The singles discography of South Korean girl group Twice consists of thirty-six singles and ten promotional singles. The group was formed by JYP Entertainment in July 2015 through the survival television show Sixteen.

In South Korea, the group debuted in October 2015 with the release of the single, "Like Ooh-Ahh" becoming their first top ten single in the country. The group would later earn nine consecutive number-ones from 2016 to 2018; "Cheer Up", "TT", "Knock Knock", "Signal", "Likey", "Heart Shaker", "What Is Love?", "Dance the Night Away" and "Yes or Yes". Subsequent singles from 2019 to 2021; "Fancy", "Feel Special", "More & More", "I Can't Stop Me" and "Alcohol-Free", all peaked inside the top ten. All remaining Korean singles from 2018 to 2023; "The Best Thing I Ever Did", "Cry for Me", "Scientist", "Talk That Talk" and "Set Me Free" charted at the top 200. "What Is Love?", "Dance the Night Away", "Yes or Yes", and "Fancy" also a received platinum certification from the Korea Music Content Association (KMCA) for achieving 100 million streams.
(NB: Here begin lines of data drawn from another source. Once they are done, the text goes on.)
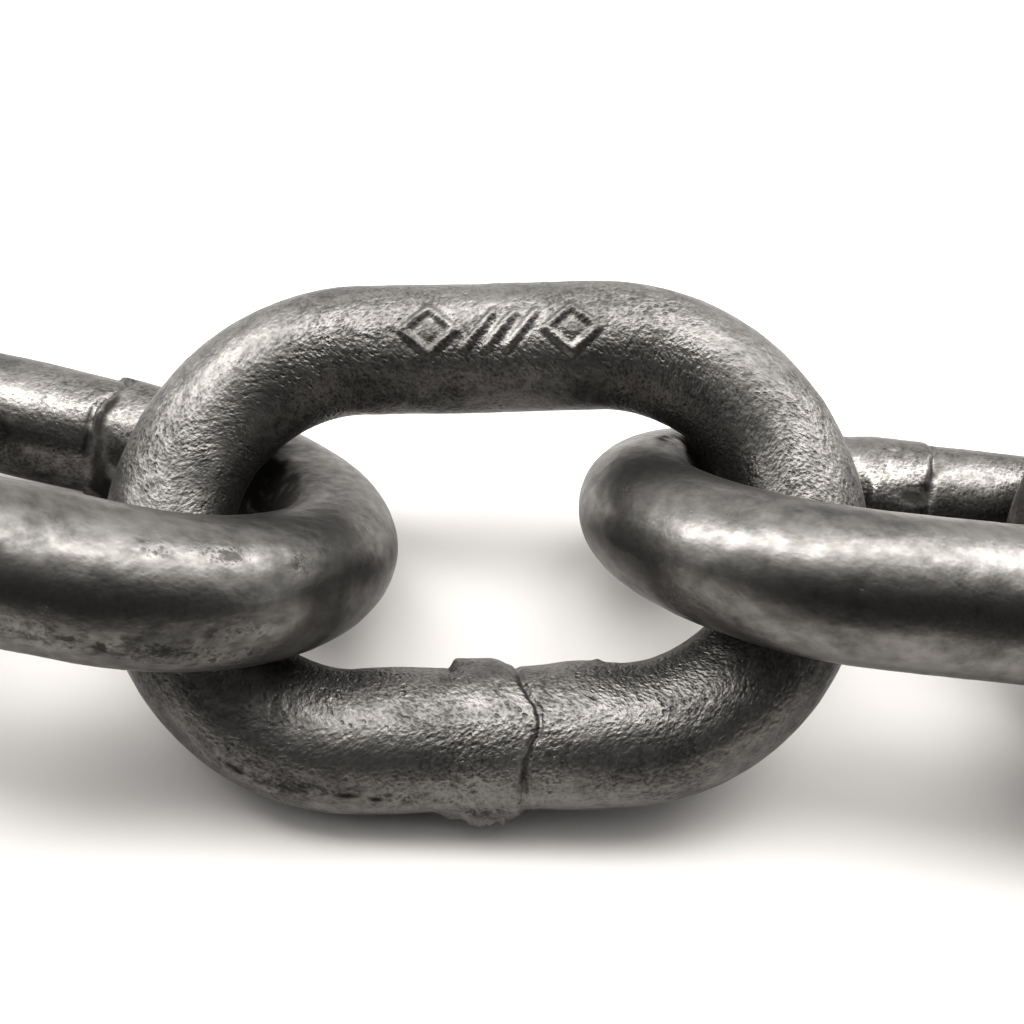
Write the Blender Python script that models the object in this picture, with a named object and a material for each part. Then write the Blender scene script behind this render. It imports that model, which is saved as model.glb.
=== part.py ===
"""One metre of welded steel link chain, laid out in a loose loop on a level floor.

Every link is its own closed solid: a round wire bent into an oval, with the low collar of its
butt weld around the middle of one straight side. Neighbouring links hook through each other and
lean to alternate sides, as slack chain does on a floor.

Frame: metres, +Z up, the floor at z = 0. The origin is under the middle of the whole loop, and
the straight run at the back lies along +X. Lay angles below are in degrees:
    yaw   heading of the link's long axis in plan, anticlockwise from +X
    tip   rise of the link's leading end
    lean  roll about the long axis; above zero the left-hand side of the heading is the high one
"""
import math

import bmesh
import bpy
import numpy as np
from mathutils import Matrix

# Driving dimensions of one link
WIRE = 0.010
INNER_LENGTH = 0.0370
INNER_WIDTH = 0.0199
BOW_REACH = 0.0143          # how far the curved end runs along the link, on the wire's axis
WELD_SWELL = 0.00025        # how far the weld collar stands proud of the wire
WELD_WIDTH = 0.0052         # flat top of the collar, along the wire
WELD_SLOPE = 0.0010         # run from the wire's surface up to the collar's top
CLEARANCE = 0.00050         # air kept between the round wires of two hooked links
HALVINGS = 24               # steps of the search that draws a link out to that clearance

HALF_LENGTH = (INNER_LENGTH + WIRE) / 2      # to the wire's axis
HALF_WIDTH = (INNER_WIDTH + WIRE) / 2
HALF_STRAIGHT = HALF_LENGTH - BOW_REACH

# Facets of the solids
SIDES = 10
BOW_STEPS = 10
# Corners stand as far outside the round wire, and outside the bow's curve, as flats lie inside
CORNER_FACTOR = 2 / (1 + math.cos(math.pi / SIDES))
BOW_FACTOR = 2 / (1 + math.cos(math.pi / (2 * BOW_STEPS)))

# The lay of the chain, link by link outward from the middle one.
# Each row: yaw, tip, lean, and a sidestep to the left in wire diameters.
MIDDLE_LINK = (0.0, 4.7, 27.2, 0.0)
RIGHT_RUN = (
    (-5.8, 0.0, -34.0, 0.14),
    (-10.0, 2.0, 29.0, 0.03),
    (-8.0, 0.0, -33.0, 0.0),
    (-20.0, 0.0, 34.0, 0.0),
    (-46.0, 0.0, -39.0, 0.0),
    (-74.0, 0.0, 40.0, 0.0),
    (-102.0, 0.0, -40.0, 0.0),
    (-129.0, 0.0, 39.5, 0.0),
    (-154.0, 0.0, -38.5, 0.0),
    (-174.0, 0.0, 36.0, 0.0),
    (-179.0, 0.0, -31.5, 0.0),
    (-170.0, 0.0, 33.0, 0.0),
    (-163.0, 0.0, -32.0, 0.0),
)
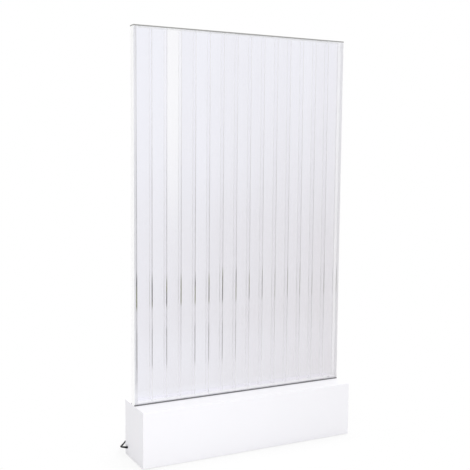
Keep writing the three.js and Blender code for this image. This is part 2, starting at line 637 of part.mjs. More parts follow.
// Leads inside the base: junction box to driver, driver to light bar, junction box to pump
function innerLeads() {
  const fromBox = boxRight + HOSE_GAP;
  const toDriver = driverLeft - HOSE_GAP;
  const linkZ = bottomTop + DRIVER_HEIGHT / 2;
  const link = [fromBox, (fromBox + toDriver) / 2, toDriver].map((x) => at(x, boxY, linkZ));
  add('driver_lead', tube(link, LEAD_RADIUS, LEAD_STEP), finishes.cord);
  const fromDriver = driverLeft + DRIVER_LENGTH + HOSE_GAP;
  const lightX = fromDriver + DRIVER_GAP;
  const lightZ = railBottom - HOSE_GAP;
  const rise = lightZ - linkZ;
  const end = HOSE_END_SHARE;
  const light = [
    at(fromDriver, boxY, linkZ),
    at(fromDriver + end * DRIVER_GAP, boxY, linkZ),
    at(lightX, boxY + end * (lightMiddle - boxY), linkZ + end * rise),
    at(lightX, lightMiddle, lightZ - end * rise),
    at(lightX, lightMiddle, lightZ),
  ];
  add('light_lead', tube(light, LEAD_RADIUS, LEAD_STEP), finishes.cord);
  const sideY = boxY - BOX_WIDTH / 2 - HOSE_GAP;
  const pumpSide = pumpY + PUMP_WIDTH / 2 + HOSE_GAP;
  const wayY = sideY - DRIVER_GAP / 2;
  const boxMiddle = (boxLeft + boxRight) / 2;
  const toPump = [
    at(boxMiddle, sideY, leadZ),
    at(boxMiddle, sideY - HOSE_END_SHARE * DRIVER_GAP, leadZ),
    at(boxMiddle + DRIVER_GAP, wayY, leadZ),
    at(driverX + DRIVER_LENGTH, wayY, leadZ),
    at(valveX - DRIVER_GAP, pumpSide + DRIVER_GAP / 2, leadZ),
    at(pumpX - DRIVER_GAP, pumpSide + DRIVER_GAP / 2, leadZ),
    at(pumpX, pumpSide + HOSE_END_SHARE * DRIVER_GAP, leadZ),
    at(pumpX, pumpSide, leadZ),
  ];
  add('pump_lead', tube(toPump, LEAD_RADIUS, LEAD_STEP), finishes.cord);
}

const knuckle = at(-half - GLAND_KNUCKLE_OUT, glandY, GLAND_ABOVE_FLOOR);
const noseTip = knuckle.clone().addScaledVector(NOSE_HEADING, NOSE_LENGTH);

// Gland: a barrel through the end board, a small flange, and a strain relief that leads the cord backwards
function cordGland() {
  const barrel = bar('x', GLAND_BARREL_RADIUS, GLAND_BARREL_LENGTH + GLAND_KNUCKLE_OUT, ROUND_SIDES);
  barrel.translate((GLAND_BARREL_LENGTH - GLAND_KNUCKLE_OUT) / 2 - half, glandY, GLAND_ABOVE_FLOOR);
  const flange = bar('x', GLAND_FLANGE_RADIUS, GLAND_FLANGE, ROUND_SIDES);
  flange.translate(-half - GLAND_FLANGE / 2, glandY, GLAND_ABOVE_FLOOR);
  const ball = new THREE.SphereGeometry(GLAND_KNUCKLE_RADIUS, SMALL_SIDES, CORD_SIDES);
  ball.translate(knuckle.x, knuckle.y, knuckle.z);
  const nose = bar('y', GLAND_KNUCKLE_RADIUS, NOSE_LENGTH, SMALL_SIDES, NOSE_TIP_RADIUS);
  nose.translate(0, NOSE_LENGTH / 2, 0);
  nose.applyQuaternion(new THREE.Quaternion().setFromUnitVectors(at(0, 1, 0), NOSE_HEADING));
  nose.translate(knuckle.x, knuckle.y, knuckle.z);
  add('cord_gland', joined(barrel, flange, ball, nose), finishes.cord);
}

const cordRadius = CORD / 2;
const coilOuter = COIL_MIDDLE_RADIUS + COIL_PITCH * COIL_TURNS / 4;
const coilEntryY = COIL_CENTRE_Y + coilOuter;
const upperLayer = cordRadius + COIL_PITCH;

function cordRun() {
  const start = noseTip.clone().addScaledVector(NOSE_HEADING, CORD_GAP);
  const straight = noseTip.clone().addScaledVector(NOSE_HEADING, CORD / 2);
  const endX = COIL_CENTRE_X - CORD - CORD_GAP;
  const ends = [at(endX - CORD, coilEntryY, cordRadius), at(endX, coilEntryY, cordRadius)];
  const points = [start, straight, ...CORD_BENDS.map((place) => at(...place)), ...ends];
  add('cord_run', tube(points, cordRadius, CORD_STEP), finishes.cord);
}

// Centre line of the coil: it spirals in on the floor and out again on top, and climbs in the
// half turn where it reverses
function coilLine() {
  const points = [at(COIL_CENTRE_X - CORD, coilEntryY, cordRadius)];
  const middle = COIL_TURNS / 2;
  const inner = coilOuter - COIL_PITCH * middle;
  const steps = COIL_TURNS * COIL_STEPS;
  for (let i = 0; i <= steps; i += 1) {
    const turn = i / COIL_STEPS;
    const angle = Math.PI / 2 - 2 * Math.PI * turn;
    const radius = inner + COIL_PITCH * Math.abs(turn - middle);
    const climb = THREE.MathUtils.clamp(2 * (turn - middle) + 1 / 2, 0, 1);
    points.push(at(
      COIL_CENTRE_X + radius * Math.cos(angle),
      COIL_CENTRE_Y + radius * Math.sin(angle),
      cordRadius + COIL_PITCH * climb,
    ));
  }
  points.push(at(COIL_CENTRE_X + CORD, coilEntryY, upperLayer));
  return points;
}

// One unbroken tube through the points, with flat ends
function woundTube(points, radius, sides) {
  const positions = [];
  const faces = [];
  const up = at(0, 0, 1);
  points.forEach((point, i) => {
    const ahead = points[Math.min(i + 1, points.length - 1)];
    const behind = points[Math.max(i - 1, 0)];
    const along = ahead.clone().sub(behind).normalize();
    const across = up.clone().cross(along).normalize();
    const above = along.clone().cross(across);
    for (let j = 0; j < sides; j += 1) {
      const angle = 2 * Math.PI * j / sides;
      const place = point.clone();
      place.addScaledVector(across, radius * Math.cos(angle));
      place.addScaledVector(above, radius * Math.sin(angle));
      positions.push(place.x, place.y, place.z);
    }
  });
  const last = (points.length - 1) * sides;
  for (let i = 0; i < last; i += sides) {
    for (let j = 0; j < sides; j += 1) {
      const next = (j + 1) % sides;
      faces.push(i + j, i + next, i + sides + j);
      faces.push(i + next, i + sides + next, i + sides + j);
    }
  }
  for (let j = 1; j < sides - 1; j += 1) {
    faces.push(0, j + 1, j);
    faces.push(last, last + j, last + j + 1);
  }
  const geometry = new THREE.BufferGeometry();
  geometry.setAttribute('position', new THREE.Float32BufferAttribute(positions, 3));
  geometry.setIndex(faces);
  return geometry;
}

// Least clear space between stretches of the coil that are more than half a turn apart along it
function leastGap(points) {
  let least = Infinity;
  points.forEach((point, i) => {
    for (let j = i + COIL_STEPS / 2; j < points.length; j += 1) {
      least = Math.min(least, point.distanceTo(points[j]));
    }
  });
  return least - CORD;
}

function cordCoil() {
  const line = coilLine();
  console.log(`coil: least gap between turns ${leastGap(line).toFixed(2)} mm`);
  add('cord_coil', woundTube(line, cordRadius, COIL_SIDES), finishes.cord);
}

const tailStart = COIL_CENTRE_X + CORD + CORD_GAP;
const tailEnd = tailStart + TAIL_LENGTH;

function cordTail() {
  const points = [tailStart, (tailStart + tailEnd) / 2, tailEnd].map((x) => at(x, coilEntryY, upperLayer));
  add('cord_tail', tube(points, cordRadius, CORD_STEP), finishes.cord);
}

// A plain two-pin plug, lying on its flat side at the height of the coil's upper layer
function plug() {
  const neckLeft = tailEnd + CORD_GAP;
  const bodyLeft = neckLeft + PLUG_NECK_LENGTH;
  const neckReach = PLUG_NECK_LENGTH + OVERRUN;
  const neck = bar('x', PLUG_NECK_TIP_RADIUS, neckReach, SMALL_SIDES, PLUG_NECK_RADIUS);
  neck.translate(neckLeft + neckReach / 2, coilEntryY, upperLayer);
  const shape = roundedRectangle(PLUG_LENGTH, PLUG_WIDTH, PLUG_CORNER);
  const body = upright(shape, 2 * upperLayer).translate(bodyLeft + PLUG_LENGTH / 2, coilEntryY, 0);
  const bodyRight = bodyLeft + PLUG_LENGTH;
  const pins = [-1, 1].map((side) => {
    const pin = bar('x', PLUG_PIN_RADIUS, PLUG_PIN_LENGTH + OVERRUN, SMALL_SIDES);
    const x = bodyRight + (PLUG_PIN_LENGTH - OVERRUN) / 2;
    return pin.translate(x, coilEntryY + side * PLUG_PIN_SPACING / 2, upperLayer);
  });
  add('plug', joined(body, neck, ...pins), finishes.cord);
}

tank();
tankFloor();
topCover();
casework();
serviceDoor();
doorLatch();
airRail();
lightBar();
straps();
airPump();
airValve();
airHoses();
drain();
electrics();
innerLeads();
cordGland();
cordRun();
cordCoil();
cordTail();
plug();

export default panel;
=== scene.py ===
"""Looks of a free-standing bubble wall: a clear acrylic tank of upright channels on a low white base.

Lengths are in metres, +Z up, with the front towards -Y.
The origin is on the floor, under the middle of the base.
"""

import math
from contextlib import contextmanager

import bmesh
import bpy
from mathutils import Matrix, Vector


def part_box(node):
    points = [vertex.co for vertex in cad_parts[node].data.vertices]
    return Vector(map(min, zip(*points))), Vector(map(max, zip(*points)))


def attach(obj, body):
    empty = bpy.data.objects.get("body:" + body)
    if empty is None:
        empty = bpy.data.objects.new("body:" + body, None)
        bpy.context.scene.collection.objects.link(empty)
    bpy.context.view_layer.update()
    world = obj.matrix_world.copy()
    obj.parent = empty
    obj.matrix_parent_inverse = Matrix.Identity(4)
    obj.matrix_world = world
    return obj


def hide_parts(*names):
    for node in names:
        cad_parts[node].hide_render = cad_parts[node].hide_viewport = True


bl_info = {
    "name": "Bubble wall panel",
    "version": (1, 0, 0),
    "blender": (4, 5, 0),
    "location": "3D View > Sidebar > Bubble wall",
    "description": "Models and finishes a bubble wall panel and its studio",
    "category": "Object",
}

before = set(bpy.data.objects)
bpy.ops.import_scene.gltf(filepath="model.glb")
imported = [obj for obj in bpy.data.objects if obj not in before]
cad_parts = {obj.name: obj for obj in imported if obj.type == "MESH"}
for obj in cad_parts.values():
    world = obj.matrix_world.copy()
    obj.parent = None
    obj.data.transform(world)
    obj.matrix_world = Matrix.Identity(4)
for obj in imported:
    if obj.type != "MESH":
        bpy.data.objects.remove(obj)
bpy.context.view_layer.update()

MM = 0.001
UP = Vector((0, 0, 1))


def nodes_named(start):
    """The frame's nodes whose names start so, in order."""
    return sorted(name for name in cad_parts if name.startswith(start))


# Planes of the tank and the base, from the frame
sheet_low, sheet_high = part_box("front_sheet")
rear_low, rear_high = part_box("back_sheet")
base_low, base_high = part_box("front_board")
dividers = nodes_named("divider_")
tank_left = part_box("left_post")[1].x
tank_middle = (sheet_low.y + rear_high.y) / 2
channel_pitch = -2 * tank_left / (len(dividers) + 1)


# Values that a user may change

def number(name, default, text, **more):
    """A plain number, or a measure with a unit or a subtype."""
    return bpy.props.FloatProperty(name=name, description=text, default=default, **more)


def length(name, default, text):
    """A length in metres."""
    return number(name, default, text, min=0, unit="LENGTH")


def angle(name, default, text):
    """An angle in radians."""
    return number(name, default, text, subtype="ANGLE")


def share(name, default, text):
    """A number from 0 to 1."""
    return number(name, default, text, min=0, max=1)


def point(name, default, text):
    """A place in metres."""
    return bpy.props.FloatVectorProperty(name=name, description=text, default=default, subtype="XYZ")


def colour(name, default, text):
    """A colour of red, green and blue from 0 to 1."""
    return bpy.props.FloatVectorProperty(
        name=name, description=text, default=default, size=3, min=0, max=1, subtype="COLOR"
    )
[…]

In Japan, the group's first two Japanese singles, "One More Time" and "Candy Pop", were certified platinum by the Recording Industry Association of Japan (RIAJ). While the third single, "Wake Me Up", became the first physical single by a foreign female artist to earn a double platinum certification. The group's subsequent Japanese singles, "Happy Happy", "Breakthrough", and "Fanfare", also received platinum certifications.

In United States, the group's English singles, "The Feels" and "Moonlight Sunrise" both charted on the Billboard Hot 100, with the former earning a Gold Certification from Recording Industry Association of America (RIAA).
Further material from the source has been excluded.